Cela a aussi une traduction politique, car « avant, l’idée prévalait que l’homme était créé à l’image de Dieu et qu’il avait donc des droits inaliénables », maintenant la définition et la portée de ces droits « sont assumées par l’État », ce qui signifie, par exemple, que la vie a désormais « moins de valeur », et il donne comme exemple le nombre croissant d’avortements et d’euthanasies. Il en va de même pour la famille, avec 40% des mariages qui se terminent par un divorce, ou avec l’imposition de l’idéologie du genre : « A long terme », prédit-il, « l’expérience sociale de l’établissement d’un ordre éthique sans Dieu s’effondrera ».
Mais le cardinal Eijk signale également des causes intra-ecclésiales de la déchristianisation, qui ont leurs racines dans la propre évolution de l’Église néerlandaise.

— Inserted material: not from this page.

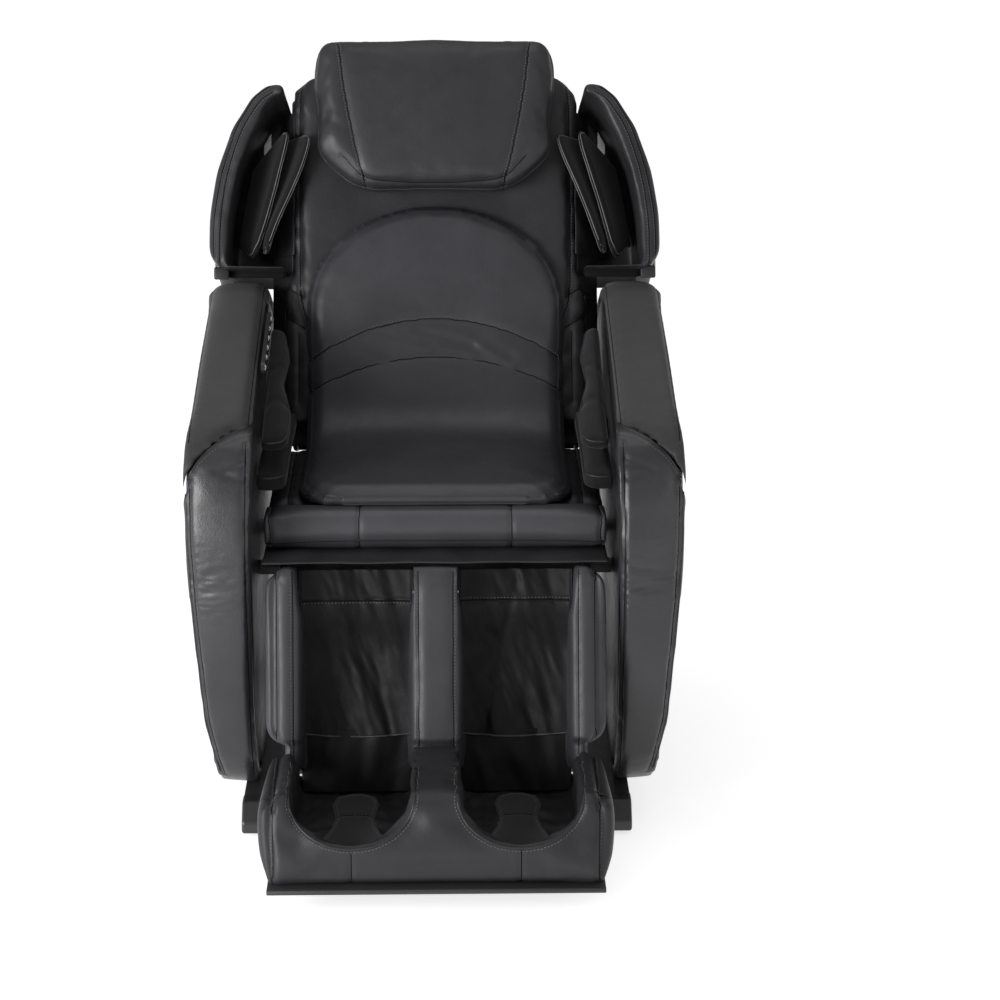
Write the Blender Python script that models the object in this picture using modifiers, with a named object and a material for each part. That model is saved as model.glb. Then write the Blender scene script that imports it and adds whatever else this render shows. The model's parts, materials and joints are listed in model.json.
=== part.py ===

Il rappelle, par exemple, les « similitudes évidentes » entre le « conseil pastoral » vécu par la province ecclésiastique de Hollande entre 1966 et 1970, à l’origine de son autodestruction, et l’actuel « chemin synodal » allemand.
« Ne commettez pas notre erreur ».
Il est clair que les réformes dans un sens mondain ne fonctionnent pas, mais que la fidélité à la foi de l’Église, elle, fonctionne :
« Apprenez de l’Église des Pays-Bas que c’est une erreur. Ceux qui créent la confusion éloignent les gens de l’Eglise. Ce n’est pas ainsi que les gens reviendront. Je veux dire aux évêques des autres pays : ne faites pas cette erreur, ne faites pas notre erreur. Dans les paroisses où la foi est bien proclamée et où la liturgie est célébrée avec dignité, les églises sont pleines. Il s’agit de mettre le Christ au centre. Lorsque les gens découvriront le Christ et comprendront mieux les Écritures, ils comprendront mieux les enseignements de l’Église ».
« Notre travail est de dire la vérité, même quand c’est difficile », dit-il à un autre moment : « Et si vous argumentez de manière authentique, les gens s’ouvrent. »
Il souligne également que le chemin de l’unité est la clé de la crédibilité de l’Église :
« Le mot ‘synode’ vient du grec ‘syn, ensemble, et ‘hodos, chemin. Nous devons suivre un chemin commun et ne pas nous écarter de l’Église universelle. Le pape a insisté sur ce point dans sa Lettre au peuple de Dieu en pèlerinage en Allemagne de 2019. Lorsque l’unité dans la proclamation [de la foi] est perdue, l’Église perd sa crédibilité. Aux Pays-Bas, nous avons eu de très mauvaises expériences de création d’ambiguïté et de confusion au cours des cinquante dernières années. Les gens avaient l’impression que même l’Eglise ne savait pas vraiment ce qu’elle était ».